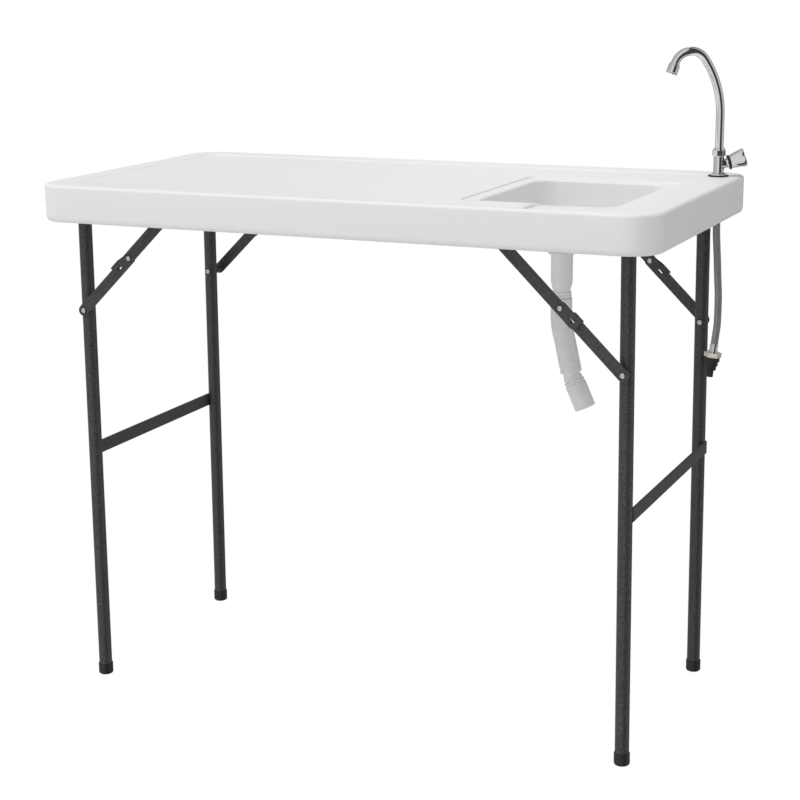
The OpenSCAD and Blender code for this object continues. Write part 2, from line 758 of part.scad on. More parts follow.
module drain_hose() {
    color([0.7, 0.71, 0.7]) at_drain(drain_drop)
        ribbed_tube(drain_route, hose_d / 2, rib_depth, hose_bore / 2, rib_n, 8);
}

// Turns a fitting's own downward axis to the way that a hose leaves its route
module at_end(route) {
    d = last_way(route);
    translate(last_point(route)) rotate([0, 0, atan2(d[1], d[0])])
        rotate([0, -acos(-d[2]), 0]) children();
}

// The cuff at the hose's low end: a neck, two rings and an open end that tips further
module outlet_cuff() {
    neck = 7;
    band = 3;
    shoulder = 14;
    shoulder_d = neck_d + 2;
    color([0.84, 0.85, 0.83]) at_drain(drain_drop) at_end(drain_route)
        translate([0, 0, -neck]) difference() {
            union() {
                translate([0, 0, -4]) cylinder(h = neck + 4, d = neck_d, $fn = fine);
                rotate([0, -outlet_turn, 0]) {
                    translate([0, 0, -7]) cylinder(h = band, d = shoulder_d + 2, $fn = fine);
                    translate([0, 0, -12]) cylinder(h = band, d = outlet_d, $fn = fine);
                    translate([0, 0, -shoulder]) cylinder(h = shoulder, d = shoulder_d, $fn = fine);
                    translate([0, 0, -outlet_l])
                        cylinder(h = outlet_l - shoulder, d = outlet_d, $fn = fine);
                }
            }
            translate([0, 0, -5]) cylinder(h = neck + 5 + eps, d = cuff_bore, $fn = fine);
            rotate([0, -outlet_turn, 0]) {
                translate([0, 0, -outlet_l]) cylinder(h = outlet_l + 3, d = cuff_bore, $fn = fine);
                translate([0, 0, -outlet_l - eps])
                    cylinder(h = outlet_l - shoulder - 2 + eps, d = outlet_bore, $fn = fine);
            }
        }
}

module at_faucet(z) {
    translate([faucet_at[0], faucet_at[1], z]) children();
}

module faucet_gasket() {
    color([0.08, 0.08, 0.08]) at_faucet(seat_z) difference() {
        cylinder(h = gasket_t, d = gasket_d, $fn = fine);
        translate([0, 0, -eps])
            cylinder(h = gasket_t + 2 * eps, r = stud_d / 2 + seat_gap, $fn = fine);
    }
}

module at_valve() {
    at_faucet(body_z + valve_h) rotate([0, 0, valve_az]) rotate([0, 90 - valve_tilt, 0]) children();
}

bonnet_r = 8;
bonnet_seat_r = 5;
bonnet_out = body_d / 2 + 8.5;
stem_r = 3.5;
ring_r = 13;
ring_t = 2.5;
water_r = 4;

module faucet_body() {
    color([0.8, 0.81, 0.83]) difference() {
        union() {
            at_faucet(body_z) cylinder(h = body_h, d = body_d, $fn = fine);
            at_faucet(body_z) cylinder(h = 3, r = gasket_d / 2 - 4, $fn = fine);
            at_faucet(stud_low) cylinder(h = body_z - stud_low, d = stud_d, $fn = fine);
        }
        at_faucet(stud_low - eps) cylinder(h = body_z + body_h - stud_low + 1, r = water_r, $fn = fine);
        at_faucet(collar_z - 12) cylinder(h = 13, r = spout_d / 2 - 1.5 + run_gap, $fn = fine);
        at_valve() cylinder(h = body_d, r = bonnet_seat_r + run_gap, $fn = fine);
    }
}

washer_t = 3;
module faucet_washer() {
    color([0.1, 0.1, 0.1]) at_faucet(under_z - washer_t) difference() {
        cylinder(h = washer_t, d = stud_d + 14, $fn = fine);
        translate([0, 0, -eps])
            cylinder(h = washer_t + 2 * eps, r = stud_d / 2 + seat_gap, $fn = fine);
    }
}

module faucet_nut() {
    nut_h = 9;
    color([0.75, 0.75, 0.72]) at_faucet(under_z - washer_t - nut_h) difference() {
        cylinder(h = nut_h, d = stud_d + 11, $fn = 6);
        translate([0, 0, -eps]) cylinder(h = nut_h + 2 * eps, r = stud_d / 2 + seat_gap, $fn = fine);
    }
}

// The collar nut that holds the spout down and lets it turn
module collar_nut() {
    flat_h = 10;
    color([0.82, 0.83, 0.85]) at_faucet(collar_z) difference() {
        union() {
            cylinder(h = flat_h, d = body_d + 5.5, $fn = 8);
            translate([0, 0, flat_h])
                cylinder(h = collar_h - flat_h, d1 = body_d + 3, d2 = spout_d + 3, $fn = fine);
        }
        translate([0, 0, -eps]) cylinder(h = 5, r = spout_d / 2 + 1.7, $fn = fine);
        translate([0, 0, -eps]) cylinder(h = collar_h + 1, r = spout_d / 2 + run_gap, $fn = fine);
    }
}

// A ring section swept about the bend's centre, in the spout's own plane
module bend(r, a0, a1, d) {
    rotate([90, 0, 0]) rotate([0, 0, 180 - a1]) rotate_extrude(angle = a1 - a0, $fn = 96)
        translate([r, 0]) circle(d = d, $fn = 32);
}

bend_mid = [bend_r1 * (1 - cos(bend_a1)), riser_z + bend_r1 * sin(bend_a1)];
bend_c2 = bend_mid + bend_r2 * [cos(bend_a1), -sin(bend_a1)];
spout_end = bend_c2 + bend_r2 * [-cos(bend_a2), sin(bend_a2)];

// Each bend draws the tube a little thinner.
bend_draw = 0.2;
module spout_path(d, z0) {
    translate([0, 0, z0]) cylinder(h = riser_z - z0, d = d, $fn = 32);
    translate([bend_r1, 0, riser_z]) bend(bend_r1, 0, bend_a1, d - bend_draw);
    translate([bend_c2[0], 0, bend_c2[1]])
        bend(bend_r2, bend_a1, bend_a2, d - 2 * bend_draw);
}

module at_spout() {
    translate([faucet_at[0], faucet_at[1], 0]) rotate([0, 0, spout_az]) children();
}

// The spout's foot has a flange under the collar nut and a plug in the body.
module spout() {
    plug_low = collar_z - 10;
    color([0.82, 0.83, 0.85]) at_spout() difference() {
        union() {
            spout_path(spout_d, collar_z + slip_gap);
            translate([0, 0, plug_low]) cylinder(h = 11, r = spout_d / 2 - 1.5, $fn = fine);
            translate([0, 0, collar_z + slip_gap])
                cylinder(h = 4, r = spout_d / 2 + 1.5, $fn = fine);
        }
        spout_path(spout_d - 2 * spout_t, collar_z + 8);
        translate([0, 0, plug_low - eps]) cylinder(h = 22, r = water_r, $fn = fine);
    }
}

module at_tip() {
    at_spout() translate([spout_end[0], 0, spout_end[1]]) rotate([0, bend_a2, 0]) children();
}

module aerator() {
    color([0.82, 0.83, 0.85]) at_tip() difference() {
        union() {
            cylinder(h = aerator_l, d = aerator_d, $fn = fine);
            cylinder(h = 3, d = aerator_d - 2, $fn = fine);
        }
        translate([0, 0, aerator_l - 12]) cylinder(h = 13, r = aerator_d / 2 - 3, $fn = fine);
        translate([0, 0, -eps]) cylinder(h = aerator_l, r = water_r, $fn = fine);
    }
}

// The bonnet screws into the body, and its stem carries the knob.
module valve_bonnet() {
    low = body_d / 2 - 4;
    color([0.8, 0.81, 0.83]) difference() {
        at_valve() {
            translate([0, 0, low]) cylinder(h = bonnet_out - low, r = bonnet_r, $fn = fine);
            translate([0, 0, bonnet_out]) cylinder(h = 14, r = stem_r, $fn = fine);
        }
        at_faucet(body_z) cylinder(h = body_h, r = body_d / 2, $fn = fine);
    }
    color([0.8, 0.81, 0.83]) at_valve() translate([0, 0, water_r + 1])
        cylinder(h = body_d / 2 + 1 - water_r, r = bonnet_seat_r, $fn = fine);
}

module valve_ring() {
    color([0.08, 0.08, 0.08]) at_valve() translate([0, 0, bonnet_out]) difference() {
        cylinder(h = ring_t, r = ring_r, $fn = fine);
        translate([0, 0, -eps]) cylinder(h = ring_t + 2 * eps, r = stem_r + run_gap, $fn = fine);
    }
}

// A flaring knob with three lobes between its grooves
module valve_knob() {
    lobes = 3;
    groove_r = 9;
    color([0.82, 0.83, 0.85]) at_valve() translate([0, 0, bonnet_out + ring_t + slip_gap])
        difference() {
            cylinder(h = knob_l, r1 = ring_r - 1, r2 = knob_d / 2, $fn = fine);
            for (i = [0 : lobes - 1]) rotate([0, 0, i * 360 / lobes + 90])
                translate([ring_r + groove_r - 2, 0, 5]) rotate([0, 10, 0])
                    cylinder(h = knob_l + 5, r = groove_r, $fn = fine);
            translate([0, 0, -eps]) cylinder(h = 13, r = stem_r + run_gap, $fn = fine);
        }
}

// A hexagon on the shank with a round neck below it, which clears the turning leg
module hose_top_nut() {
    grip = 8;
    lap = 1;
    neck_r = 8;
    color([0.78, 0.79, 0.8]) at_faucet(stud_low) difference() {
        union() {
            translate([0, 0, -lap]) rotate([0, 0, 30])
                cylinder(h = grip + lap, d = stud_d + 6, $fn = 6);
            translate([0, 0, -stud_fitting]) cylinder(h = stud_fitting, r = neck_r, $fn = fine);
        }
        cylinder(h = grip + eps, r = stud_d / 2 + seat_gap, $fn = fine);
        translate([0, 0, -stud_fitting - eps])
            cylinder(h = stud_fitting + 2 * eps, r = water_r, $fn = fine);
    }
}

module at_supply_end() {
    at_faucet(supply_top) at_end(supply_route) children();
}

module supply_hose() {
    color([0.62, 0.63, 0.64]) at_faucet(supply_top) solid_tube(supply_route, supply_d / 2, 10, 10);
}

module ferrule() {
    crimp = 2;
    cylinder(h = ferrule_l, d = supply_d + 1, $fn = fine);
    for (z = [3, ferrule_l - crimp - 3]) translate([0, 0, z])
        cylinder(h = crimp, d = supply_d + 2, $fn = fine);
}

module hose_ferrules() {
    color([0.8, 0.81, 0.82]) {
        at_faucet(supply_top) ferrule();
        at_supply_end() translate([0, 0, -ferrule_l]) ferrule();
    }
}

module coupling_nut() {
    color([0.78, 0.77, 0.7]) at_supply_end() translate([0, 0, -ferrule_l - coupling_l])
        cylinder(h = coupling_l, d = coupling_d, $fn = 6);
}

// A stepped connector that a garden hose pushes onto
module hose_connector() {
    steps_n = 3;
    step_l = 8;
    top_d = coupling_d - 4;
    color([0.1, 0.1, 0.1]) at_supply_end() translate([0, 0, -ferrule_l - coupling_l])
        difference() {
            union() {
                for (i = [0 : steps_n - 1]) translate([0, 0, -(i + 1) * step_l])
                    cylinder(h = step_l, d = top_d - i * 4, $fn = fine);
                translate([0, 0, -connector_l]) cylinder(h = connector_l, d = spigot_d, $fn = fine);
            }
            translate([0, 0, -connector_l - eps])
                cylinder(h = connector_l - 2, r = water_r, $fn = fine);
        }
}

worktop();
color([0.3, 0.31, 0.31]) rail(front);  // front_rail
color([0.3, 0.31, 0.31]) rail(back);  // back_rail
rail_screws();
leg(left, front);  // left_front_leg
leg(left, back);  // left_back_leg
crossbar(left);  // left_crossbar
pivot_rod(left);  // left_pivot_rod
pivot_spacers(left);  // left_pivot_spacers
pivot_caps(left);  // left_pivot_caps
foot(left, front);  // left_front_foot
foot(left, back);  // left_back_foot
brace_bolts(left);  // left_brace_bolts
brace_spacers(left);  // left_brace_spacers
upper_link(left, front);  // left_front_upper_link
upper_link(left, back);  // left_back_upper_link
middle_rivets(left);  // left_middle_rivets
lower_link(left, front);  // left_front_lower_link
lower_link(left, back);  // left_back_lower_link
rivet_tails(left);  // left_rivet_tails
link_pins(left);  // left_link_pins
leg(right, front);  // right_front_leg
leg(right, back);  // right_back_leg
crossbar(right);  // right_crossbar
pivot_rod(right);  // right_pivot_rod
pivot_spacers(right);  // right_pivot_spacers
pivot_caps(right);  // right_pivot_caps
foot(right, front);  // right_front_foot
foot(right, back);  // right_back_foot
brace_bolts(right);  // right_brace_bolts
brace_spacers(right);  // right_brace_spacers
upper_link(right, front);  // right_front_upper_link
upper_link(right, back);  // right_back_upper_link
middle_rivets(right);  // right_middle_rivets
lower_link(right, front);  // right_front_lower_link
lower_link(right, back);  // right_back_lower_link
rivet_tails(right);  // right_rivet_tails
link_pins(right);  // right_link_pins
drain_flange();
drain_gasket();
drain_nut();
drain_cuff();
drain_hose();
outlet_cuff();
faucet_gasket();
faucet_body();
faucet_washer();
faucet_nut();
collar_nut();
spout();
aerator();
valve_bonnet();
valve_ring();
valve_knob();
hose_top_nut();
supply_hose();
hose_ferrules();
coupling_nut();
hose_connector();
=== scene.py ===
# %% [markdown]
# # A folding fish cleaning table
# The real table is a hollow moulded plastic top with a sink, a steel tube leg pair at each
# end, folding braces, a waste hose and a swivel faucet. The engineering model already fixes
# every place and size, so this lesson only dresses it: it loads that model as a frame, and
# each cell below adds one finish or one finer piece on top of it.

# %% Load the frame
import bpy
import bmesh
import math
from mathutils import Matrix, Vector
from mathutils.geometry import delaunay_2d_cdt


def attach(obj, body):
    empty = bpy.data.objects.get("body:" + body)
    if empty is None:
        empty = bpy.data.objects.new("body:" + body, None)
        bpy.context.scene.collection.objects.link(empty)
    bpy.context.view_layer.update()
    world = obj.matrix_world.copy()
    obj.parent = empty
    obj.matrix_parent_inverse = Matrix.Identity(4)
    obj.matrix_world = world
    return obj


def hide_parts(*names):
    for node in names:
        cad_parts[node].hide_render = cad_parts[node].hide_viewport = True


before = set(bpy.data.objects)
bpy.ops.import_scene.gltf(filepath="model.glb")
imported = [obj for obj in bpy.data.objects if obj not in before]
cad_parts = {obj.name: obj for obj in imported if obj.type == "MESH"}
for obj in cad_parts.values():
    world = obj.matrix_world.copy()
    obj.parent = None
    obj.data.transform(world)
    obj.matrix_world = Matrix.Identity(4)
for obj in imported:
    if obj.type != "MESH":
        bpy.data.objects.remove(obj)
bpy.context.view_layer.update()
MM = 0.001

# %% [markdown]
# ## The camera
# A product photograph like this one is taken with a long lens from a little above the top.
# Place, three axes and lens were solved from the corners of the top and the four feet, so the
# camera is given by its matrix instead of being aimed by hand.

# %% Camera
camera = bpy.data.objects.new("camera", bpy.data.cameras.new("camera"))
bpy.context.scene.collection.objects.link(camera)
right = Vector((0.909524, 0.415523, -0.010287))
up = Vector((-0.091194, 0.223635, 0.970397))
back = Vector((0.405523, -0.881662, 0.241295))
place = Vector((1.3224, -2.8634, 1.3146))
camera.matrix_world = Matrix([(right[i], up[i], back[i], place[i]) for i in range(3)] + [(0, 0, 0, 1)])
camera.data.sensor_width = 36
camera.data.lens = 80.08
camera.data.clip_end = 60
bpy.context.scene.camera = camera
print("camera at", tuple(round(x, 3) for x in camera.location))

# %% [markdown]
# ## Helpers for meshes
# Most pieces here are either turned on a lathe, swept along a line or lofted between
# outlines. Three small helpers cover these, and a fourth joins their parts into one welded
# mesh with its normals outwards.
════
Whichever lines contain the string "names", select and copy them.

def hide_parts(*names):
    for node in names:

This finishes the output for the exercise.